ARUNDEL WHARF

A lovely new shop, La La Luna has opened in the very old building on Ocean Ave at the edge of Arundel Wharf. It got me thinking about how much this town has changed since Daniel Walker built it before 1785.

Daniel inherited the whole area from his father Gideon Walker in 1778. He built a mansion on Pearl St., a wharf on the Kennebunk River, and a yellow store on the wharf .

In 1799, Daniel Walker sold his “old mansion” on Pearl St to his brother in law, Benjamin Stone and moved into the Cup and Saucer House on Maine St. He still owned the wharf and store. He also gave each of his children a sizable lot upon which to build their homes. In 1812, Daniel Walker transferred a share of his yellow store and wharf to his son in law Nathaniel Lord of Lord Mansion fame.

Daniel died in 1819. The wharf and half the yellow store were sold to Eliphalet Perkins and Benjamin Stone. In 1835, the local granite quarrying operation on Beachwood Rd represented by Barnabas Palmer began using the wharf to load granite onto ships for delivery. When the quarry company went under, Nathaniel’s son Daniel Walker Lord assumed ownership of the whole store and wharf.

The land downriver from Walker’s Wharf was used by DW Lord as a shipyard. Ships blacksmiths named Rounds made irons for his vessels in the yellow store for three generations. In the 1870s, the yellow store was occupied by Wildes and Talpey Spar Shop. Cleveland Trott and his brother began making small boats there once the new tourist industry demanded them in the 1870s.

A.G. Agnew owned the wharf in the 1880s. A blacksmith named Gregoire shoed horses and oxen there for Ham Littlefield’s Livery stable next door. Photographer Aaron B. Houdlette set up shop at the yellow store during the summers. Blacksmiths John Ford, Robert Benson, and Earnest Benson followed. The Leatheroid Factory in Kennebunk later bought the Wharf.

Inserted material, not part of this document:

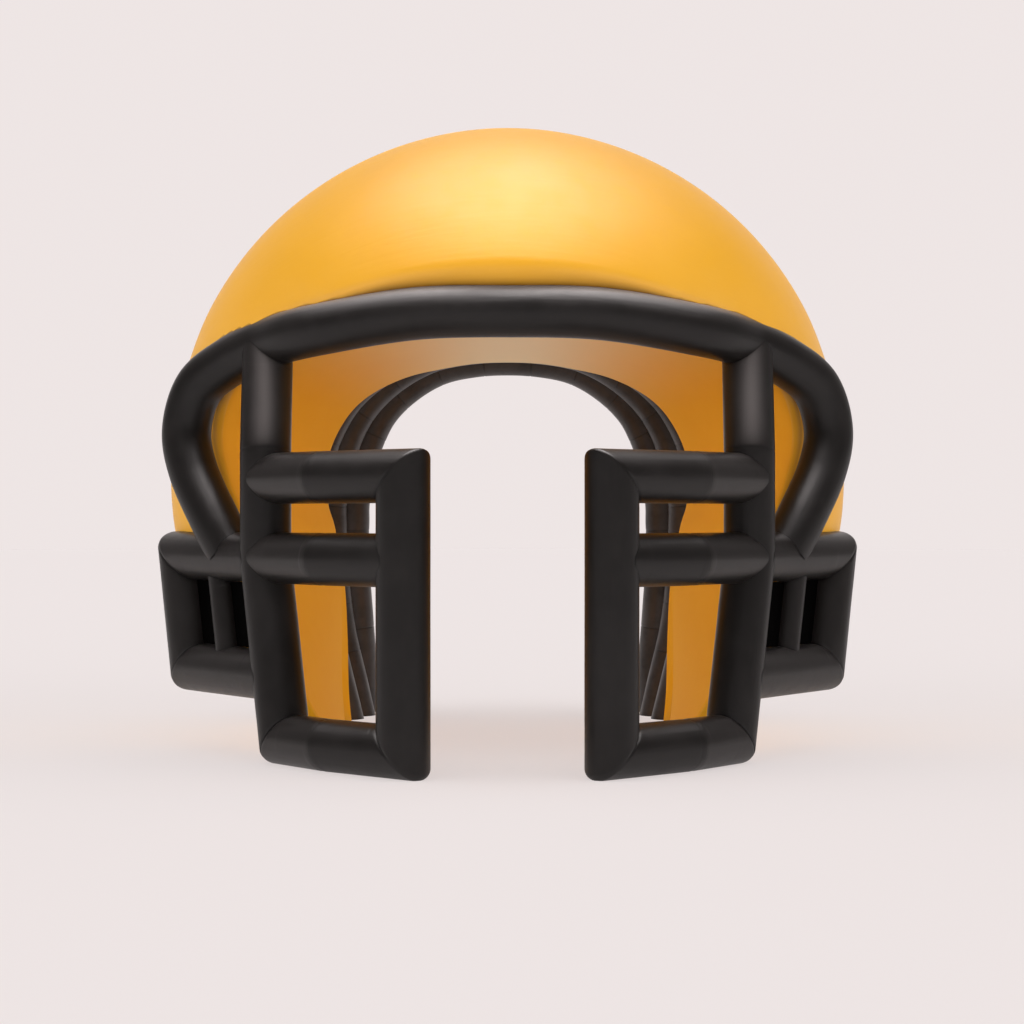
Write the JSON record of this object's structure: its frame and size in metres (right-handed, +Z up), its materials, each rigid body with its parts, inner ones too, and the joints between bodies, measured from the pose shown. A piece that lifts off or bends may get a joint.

Bernie Warner opened his first shipyard at the shop in 1910 and continued there until 1932 when the Kennebunk River Channel was dredged, and the mud was used to fill in the water behind Bernie Warner’s building. He moved over to the next wharf upriver and continued building boats there.

Since then, various shops have occupied the old shop that is no longer yellow. The far more modern Arundel Wharf Restaurant now sits on part of the wharf. Bernie Warner’s grandson, Richard Woodman, also a boatbuilder, sails his beautiful schooner Eleanor from Arundel Wharf.